I’m slowly adding links on the side of the page, these will include places I order seeds or plants from, local greenhouses, local farmers markets and other food markets, and also nice informational websites or blogs as I come across them. I’ll write about them as the mood strikes me.
The one I read daily and just adore is You Grow Girl, a gardening blog by Gayla Trail. She lives in an apartment in Toronto (ATTENTION TIM), and operates several gardens within the city. Make sure you read that correctly: WITHIN the city. She has two plots in two community gardens, she has a container garden on the roof area of her apartment, and she operates a few guerilla gardens as well.
Gayla has been operating the website for about 8 years, and also has a book of the same name that is on my Amazon list of things I need to get. There is an amazing amount of content in her website and while I haven’t looked at them there are also forums to gab with other gardeners and trade tips and stories. She has also been featured in a few magazines, a couple tv and radio clips, and has traveled to various cities in Canada and the US for speaking engagements. I believe her ‘real’ job is as a graphic designer, which you can see in her beautiful website and photos.

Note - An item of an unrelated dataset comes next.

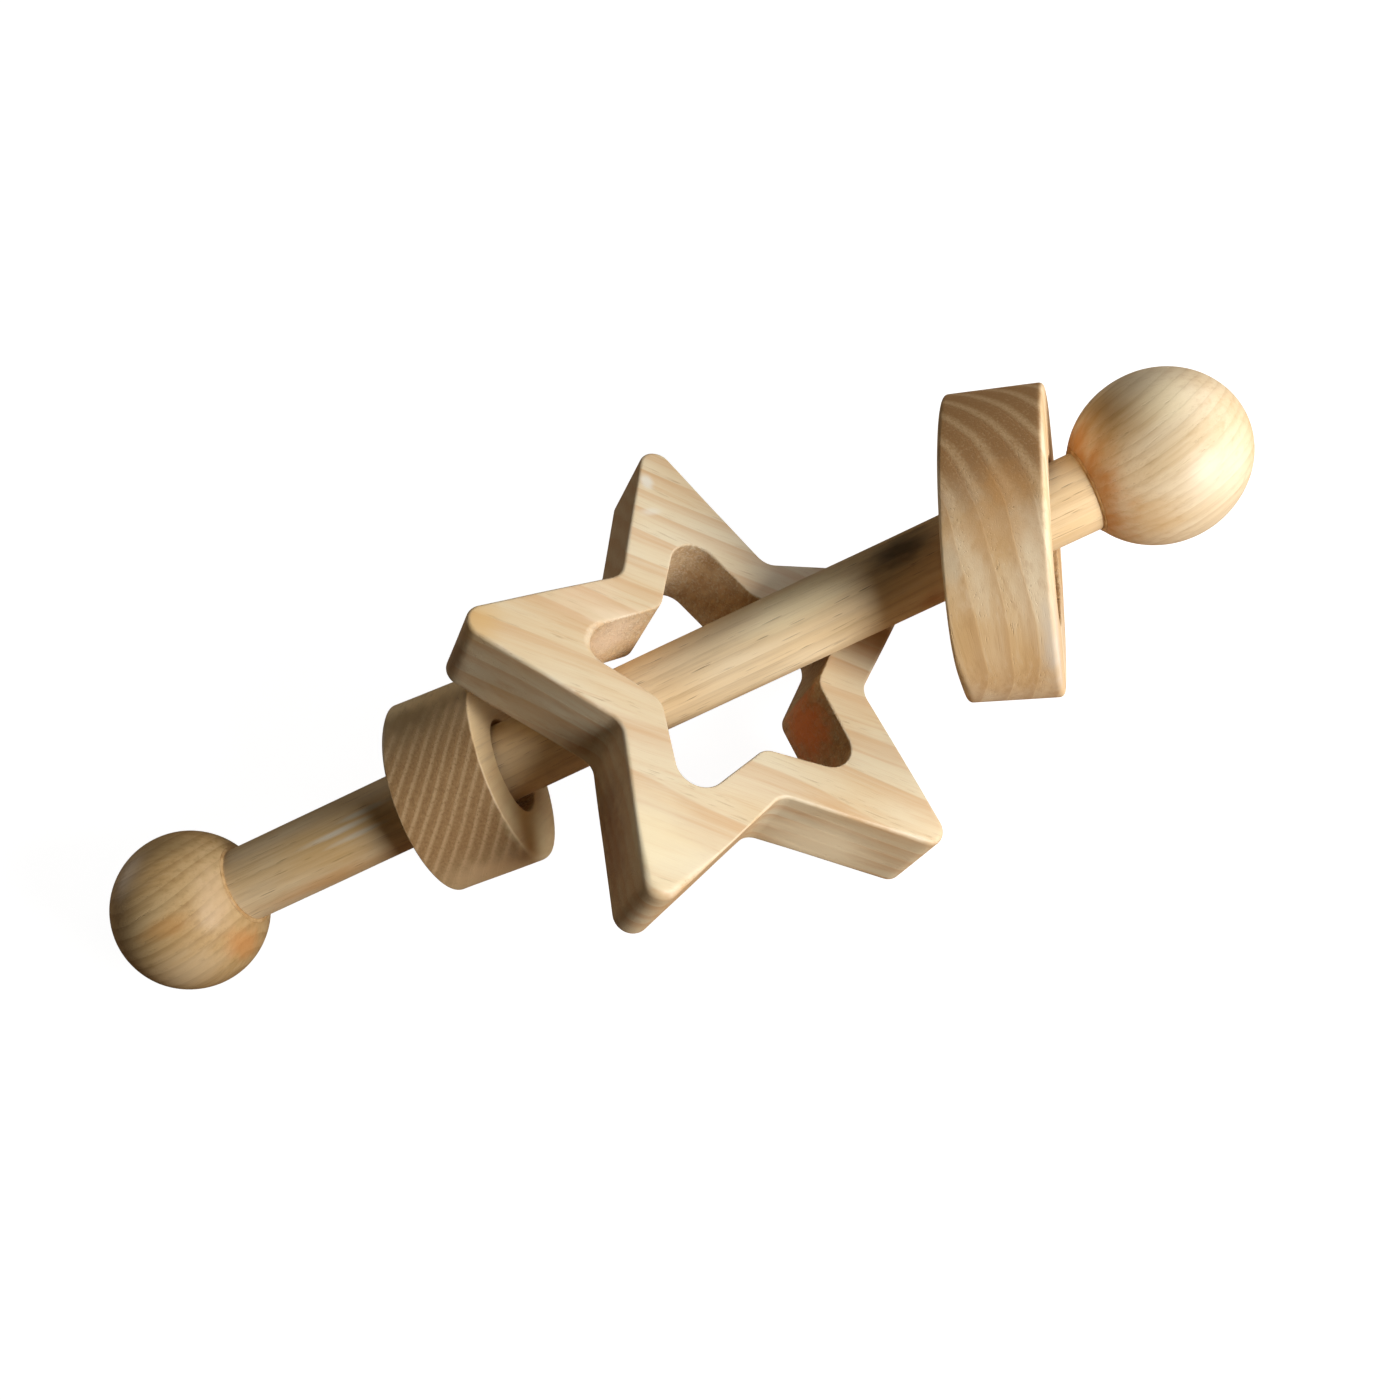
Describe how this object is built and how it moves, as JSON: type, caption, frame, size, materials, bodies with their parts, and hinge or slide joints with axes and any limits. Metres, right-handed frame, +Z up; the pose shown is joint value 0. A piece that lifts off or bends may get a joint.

Not living in the city, I am most intrigued by her guerilla/street gardens. Basically, she seeds and plants a small plot of ground that would usually be infested with weeds. She can’t grow edibles there, though, because people often use these plots for other things. It is a curious way to brighten a cityscape. It sounds like something I’d do if I lived in a city.
One of the things I like most about reading the blog is that while she lives in the city, which in and of itself makes space per person limited, she makes it all sound so do-able (not necessarily easy, but do-able) for the everyday person, no matter where you live. And you can’t help but be bitten by her enthusiasm and humor.
Last fall, she posted about the Great Canadian Garlic Collection. You can read the details yourself, but basically many gardeners from all around Canada agreed to grow 3 different varieties of garlic for 2 years in order to collect data about which varieties do well in which parts of the country. She writes about her problem planning a garden out, and as you know I grow garlic. Last fall at this same time I was planning out how to plant my 400+ plants, so I emailed her directly and we compared notes. It was nice to have someone to email that gets the same thrill about it that I do.
So head on over to You Grow Girl and take a look at what Gayla’s writing about this week.